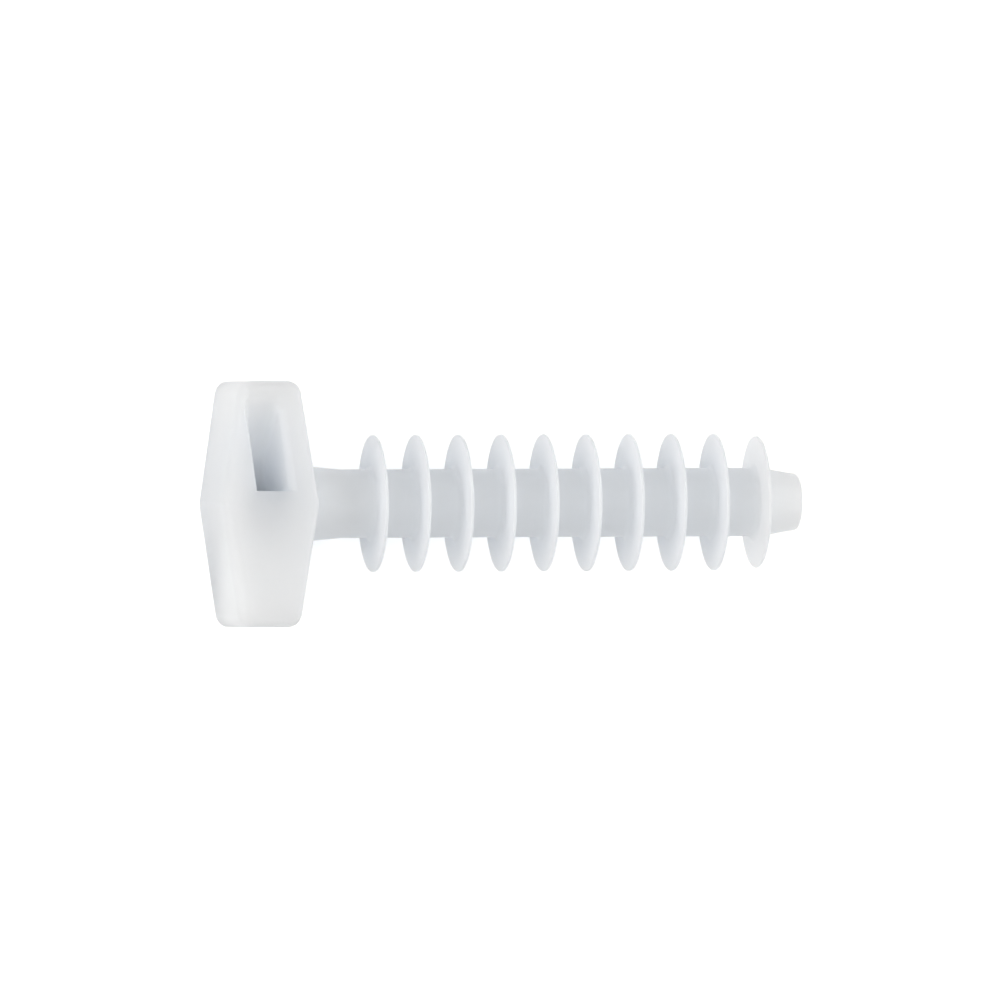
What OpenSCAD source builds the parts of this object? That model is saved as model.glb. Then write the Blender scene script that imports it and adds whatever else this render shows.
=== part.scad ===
// Push-in cable tie mount, moulded in one piece: a finned wall plug under a head with a slot for the tie.
// +X runs along the plug to its tip, Y along the head, and +Z from the back of the head to its front.
// The origin is on the plug's axis, at the face of the first fin that looks to the head.
// The mount lies on the flat back of its head, with the fins' rims level with that back.

/* [Fins] */
// Outside diameter of the fins
fin_d = 9.5; // [8.5:0.1:11]
// Outside diameter of the last fin, which leads into the hole
last_fin_d = 9.15; // [7:0.05:9.5]
// Number of fins
fin_count = 10; // [3:1:14]
// Distance from one fin to the next
fin_pitch = 3.02; // [2.4:0.02:4]
// Thickness of a fin at its rim
fin_rim_t = 0.25; // [0.2:0.05:0.5]
// Thickness of a fin at the core
fin_root_t = 0.45; // [0.3:0.05:0.9]
// Fillet between a fin and the core
fin_fillet_r = 0.4; // [0.1:0.05:0.6]

/* [Core] */
// Diameter of the core that carries the fins
core_d = 4.75; // [3.6:0.05:5.5]
// Diameter of the neck at the head's inner ridge
neck_d = 5.2; // [4.2:0.05:6.4]
// Length of the taper from the neck down to the core
neck_taper = 2.4; // [1:0.1:4]
// Distance from the head's inner ridge to the first fin
neck_len = 4.6; // [3:0.05:8]
// Distance from the last fin to the end of the tip
tip_len = 2.8; // [1.5:0.1:6]
// Diameter of the tip's end
tip_d = 3.85; // [2:0.05:4.7]
// Rounding round the tip's end
tip_edge_r = 0.25; // [0.1:0.05:0.8]

/* [Head] */
// Length of the head across the plug
head_len = 17; // [15:0.1:24]
// Depth of the head from front to back
head_depth = 9.5; // [8:0.1:12]
// Thickness of the head from its outer ridge to its inner ridge
head_t = 6.8; // [5.8:0.05:9]
// How far the outer face falls back from its ridge to the head's ends
outer_fall = 1.25; // [0.6:0.05:1.8]
// How far the inner face falls back from its ridge to the head's ends
inner_fall = 1.4; // [0.6:0.05:1.8]
// Rounding of the four corners of the head's outline
head_corner_r = 0.85; // [0.2:0.05:1.5]
// Rounding of the front and back edges of the outer face
outer_edge_r = 1.2; // [0.3:0.05:1.8]
// Rounding of the front and back edges of the inner face
inner_edge_r = 0.4; // [0.1:0.05:1]
// Rounding of the front and back edges of the head's ends
end_edge_r = 0.5; // [0.1:0.05:1.5]

/* [Tie slot] */
// Width of the slot, which takes the thickness of the tie
slot_w = 2.35; // [1.6:0.05:2.8]
// Thickness of the bridge between the slot and the outer ridge
bridge_t = 2.5; // [1.8:0.05:3]
// How far the slot falls back from the middle of the head to its ends
slot_fall = 1.15; // [0.4:0.05:1.3]
// Distance from the middle of the head to the far end of each mouth
mouth_reach = 7.25; // [5.5:0.05:8]
// How far the front and back covers pass the middle of the head
cover_lap = 0.9; // [0.3:0.05:2]
// Thickness of the covers over the slot, front and back
cover_t = 2; // [0.6:0.05:2.4]

/* [Hidden] */
$fn = 96;
// Straight steps in each rounded corner of an outline.
arc_steps = 6;
// Cutting shapes reach this far past what they cut.
past = 1;
inner_x = -neck_len;
outer_x = inner_x - head_t;
slot_outer_x = outer_x + bridge_t;
slot_inner_x = slot_outer_x + slot_w;
// The neck starts inside the wall between the slot and the inner ridge.
neck_root_x = (slot_inner_x + inner_x) / 2;
tip_x = (fin_count - 1) * fin_pitch + fin_rim_t + tip_len;
half_len = head_len / 2;
half_depth = head_depth / 2;
cover_z = half_depth - cover_t;

function unit(v) = v / norm(v);

// Points along the arc of radius r that rounds the corner between its neighbours a and b.
function arc(corner, a, b, r) =
    let (
        u = unit(a - corner),
        w = unit(b - corner),
        half_angle = acos(u * w) / 2,
        centre = corner + unit(u + w) * r / sin(half_angle),
        start = corner + u * r / tan(half_angle) - centre,
        turn = (cross(u, w) < 0 ? 1 : -1) * (180 - 2 * half_angle)
    )
    [
        for (i = [0:arc_steps])
            let (angle = turn * i / arc_steps)
            centre + [start.x * cos(angle) - start.y * sin(angle), start.x * sin(angle) + start.y * cos(angle)]
    ];

// A closed outline with each corner rounded to its own radius, or left sharp at radius 0.
function rounded(points, radii) =
    let (n = len(points))
    [
        for (i = [0:n - 1])
            each radii[i] > 0
                ? arc(points[i], points[(i + n - 1) % n], points[(i + 1) % n], radii[i])
                : [points[i]]
    ];

// One fin's side of the plug's profile: up its near face, over its rim and down its far face.
function fin_points(d, centre) = [
    [core_d / 2, centre - fin_root_t / 2],
    [d / 2, centre - fin_rim_t / 2],
    [d / 2, centre + fin_rim_t / 2],
    [core_d / 2, centre + fin_root_t / 2]
];

// The plug's profile has the radius along x and the distance along the plug along y.
module plug() {
    neck = [
        [0, neck_root_x],
        [neck_d / 2, neck_root_x],
        [neck_d / 2, inner_x],
        [core_d / 2, inner_x + neck_taper]
    ];
    fins = [
        for (i = [0:fin_count - 1])
            each fin_points(i < fin_count - 1 ? fin_d : last_fin_d, fin_rim_t / 2 + i * fin_pitch)
    ];
    fin_radii = [for (i = [0:fin_count - 1]) each [fin_fillet_r, 0, 0, fin_fillet_r]];
    tip = [[tip_d / 2, tip_x], [0, tip_x]];
    rotate([0, 90, 0])
        rotate_extrude()
            polygon(rounded(concat(neck, fins, tip), concat([0, 0, 0, 0], fin_radii, [tip_edge_r, 0])));
}

// The head's outline is a long hexagon, with one ridge towards the wall and one away from it.
module head_outline() {
    outer_end_x = outer_x + outer_fall;
    inner_end_x = inner_x - inner_fall;
    r = head_corner_r;
    polygon(rounded(
        [
            [outer_x, 0], [outer_end_x, half_len], [inner_end_x, half_len],
            [inner_x, 0], [inner_end_x, -half_len], [outer_end_x, -half_len]
        ],
        [0, r, r, 0, r, r]
    ));
}

// A slab behind one leaning half of the outer or inner face, with its front and back edges rounded.
// Inward is the side of the face on which the slab lies along X, and end is the half's side along Y.
module leaning_slab(ridge_x, fall, edge_r, inward, end) {
    reach = inward * 2 * head_t;
    lean = atan(fall / half_len);
    translate([ridge_x, 0, 0])
        rotate([90, 0, -inward * end * lean])
            linear_extrude(height = 2 * head_len, center = true)
                polygon(rounded(
                    [[0, -half_depth], [reach, -half_depth], [reach, half_depth], [0, half_depth]],
                    [edge_r, 0, 0, edge_r]
                ));
}

// A slab along X that rounds the front and back edges of the head's two ends.
module end_slab() {
    r = end_edge_r;
    rotate([90, 0, 90])
        linear_extrude(height = 4 * (head_t + neck_len), center = true)
            polygon(rounded(
                [
                    [-half_len, -half_depth], [half_len, -half_depth],
                    [half_len, half_depth], [-half_len, half_depth]
                ],
                [r, r, r, r]
            ));
}

module head_blank() {
    intersection() {
        linear_extrude(height = head_depth, center = true)
            head_outline();
        end_slab();
        leaning_slab(outer_x, outer_fall, outer_edge_r, 1, 1);
        leaning_slab(outer_x, outer_fall, outer_edge_r, 1, -1);
        leaning_slab(inner_x, inner_fall, inner_edge_r, -1, 1);
        leaning_slab(inner_x, inner_fall, inner_edge_r, -1, -1);
    }
}

// The tie's way through the head. It enters the front above the middle, runs down a slope behind
// the front cover and leaves the back below the middle, so it is the same after half a turn about X.
module tie_slot() {
    slope = (mouth_reach - cover_lap) / (half_depth + cover_z);
    front_half = [
        [cover_lap, half_depth + past],
        [cover_lap, cover_z],
        [-cover_lap, cover_z],
        [-mouth_reach - past * slope, -half_depth - past]
    ];
    end_y = half_len + past;
    end_fall = slot_fall * end_y / half_len;
    intersection() {
        linear_extrude(height = head_depth + 2 * past, center = true)
            polygon([
                [slot_outer_x, 0], [slot_outer_x - end_fall, end_y], [slot_inner_x - end_fall, end_y],
                [slot_inner_x, 0], [slot_inner_x - end_fall, -end_y], [slot_outer_x - end_fall, -end_y]
            ]);
        rotate([90, 0, 90])
            linear_extrude(height = 4 * (head_t + neck_len), center = true)
                polygon(concat(front_half, -front_half));
    }
}

module tie_mount() {
    color([0.93, 0.94, 0.95]) {
        difference() {
            head_blank();
            tie_slot();
        }
        plug();
    }
}

tie_mount();
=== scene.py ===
# %% [markdown]
# # Push-in cable tie mount
#
# The object is one moulding in natural white nylon, about 42 mm long. A plug with ten thin round
# fins is pushed into a drilled hole, and the ridged head stays outside, with a slanted slot through
# it for a cable tie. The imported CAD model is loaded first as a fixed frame. It gives the overall
# size and place, and the detailed moulding built below takes its place in the picture.

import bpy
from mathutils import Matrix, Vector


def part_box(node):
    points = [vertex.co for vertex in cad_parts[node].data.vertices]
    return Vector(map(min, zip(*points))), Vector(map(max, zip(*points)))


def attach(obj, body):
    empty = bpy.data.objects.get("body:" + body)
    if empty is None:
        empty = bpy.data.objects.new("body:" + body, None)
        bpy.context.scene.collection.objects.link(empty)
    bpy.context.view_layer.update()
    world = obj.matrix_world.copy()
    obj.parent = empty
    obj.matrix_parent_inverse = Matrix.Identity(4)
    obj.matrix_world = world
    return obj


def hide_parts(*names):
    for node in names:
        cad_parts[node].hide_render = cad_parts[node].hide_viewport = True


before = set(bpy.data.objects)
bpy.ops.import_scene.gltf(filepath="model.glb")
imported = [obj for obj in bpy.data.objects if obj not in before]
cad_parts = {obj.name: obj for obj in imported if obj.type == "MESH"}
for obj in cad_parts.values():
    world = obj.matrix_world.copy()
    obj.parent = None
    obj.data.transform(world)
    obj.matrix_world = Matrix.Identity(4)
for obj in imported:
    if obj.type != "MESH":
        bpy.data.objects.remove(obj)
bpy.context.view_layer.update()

# %% [markdown]
# The script works in metres, but the moulding is easiest to think of in millimetres, so one value
# turns millimetres into metres. The ends of the CAD model's box give the head's outer ridge, its
# half length and half depth and the end of the tip. What the box can't give is set as a dimension
# of its own where it is needed. The head's inner ridge comes first, because both the head and the
# plug start from it. Two places count as the same when they are less than TINY apart.

# %% Dimensions from the frame
import bmesh
import bpy
import math
from mathutils import Matrix, Vector

MM = 0.001
TINY = 1e-7
box_low, box_high = (Vector(corner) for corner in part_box("tie_mount"))
outer_x, half_len, half_depth, tip_x = box_low.x, box_high.y, box_high.z, box_high.x
INNER_X = -4.6 * MM
print("head", round((INNER_X - outer_x) / MM, 2), "mm thick, tip at", round(tip_x / MM, 2), "mm")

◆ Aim
Extract verbatim only those lines that run from the line with "color([0.93, 0.94, 0.95])" to the line with "# size and place, and", inclusive.

◆ Correct result
    color([0.93, 0.94, 0.95]) {
        difference() {
            head_blank();
            tie_slot();
        }
        plug();
    }
}

tie_mount();
=== scene.py ===
# %% [markdown]
# # Push-in cable tie mount
#
# The object is one moulding in natural white nylon, about 42 mm long. A plug with ten thin round
# fins is pushed into a drilled hole, and the ridged head stays outside, with a slanted slot through
# it for a cable tie. The imported CAD model is loaded first as a fixed frame. It gives the overall
# size and place, and the detailed moulding built below takes its place in the picture.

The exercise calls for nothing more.